Rather than focusing on potential earnings, focus first on risk management. A robust risk management framework includes: a fixed percentage risk per trade, a maximum daily loss limit, a maximum drawdown limit for the account, and a clear plan for when to stop trading for the day or the week.
Before risking real money, spend at least 3–6 months trading on a demo account. This allows you to test your strategy, understand the platform, and build discipline without financial risk. Many traders who skip this step end up losing money unnecessarily.
Forex trading should not be your sole source of income unless you are an established professional. Most successful traders view forex as one component of a diversified portfolio or as a supplementary income stream. Relying on forex trading for living expenses adds immense pressure that can cloud judgment.
Forex trading carries a high level of risk and may not be suitable for all investors. The potential for profit is accompanied by a significant risk of loss. The CFTC and NFA have issued multiple investor alerts warning about the risks of leveraged forex trading. The FINRA also provides educational resources on understanding the risks of forex and other financial instruments.

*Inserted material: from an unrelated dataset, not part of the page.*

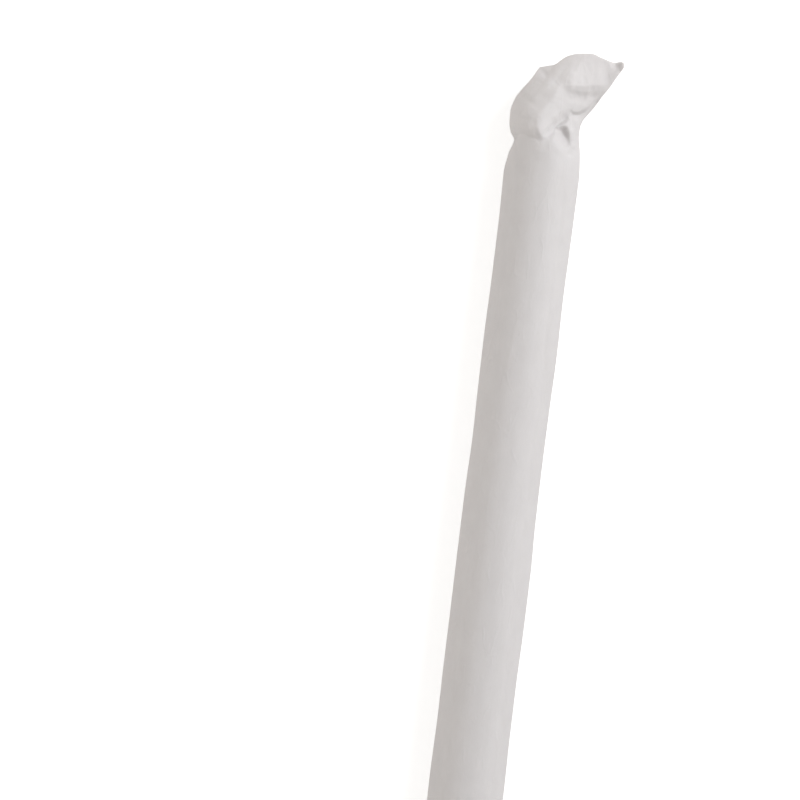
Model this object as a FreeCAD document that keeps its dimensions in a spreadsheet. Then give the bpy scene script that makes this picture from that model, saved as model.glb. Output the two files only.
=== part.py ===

Important: This article is for educational and informational purposes only. It does not constitute financial, legal, or tax advice. Past performance is not indicative of future results. You should consult a qualified financial advisor before making any trading or investment decisions. Always verify current rules, fees, spreads, rates, and broker availability with the relevant authority or provider.
The NFA BASIC system allows you to check the registration status and disciplinary history of forex brokers operating in the US. Similar resources are available in other jurisdictions. Always perform this due diligence before depositing funds.
The Federal Reserve provides comprehensive data on exchange rates, monetary policy, and international financial conditions. Staying informed about these macroeconomic factors can help you better understand the forces that drive currency movements and improve your long-term decision-making.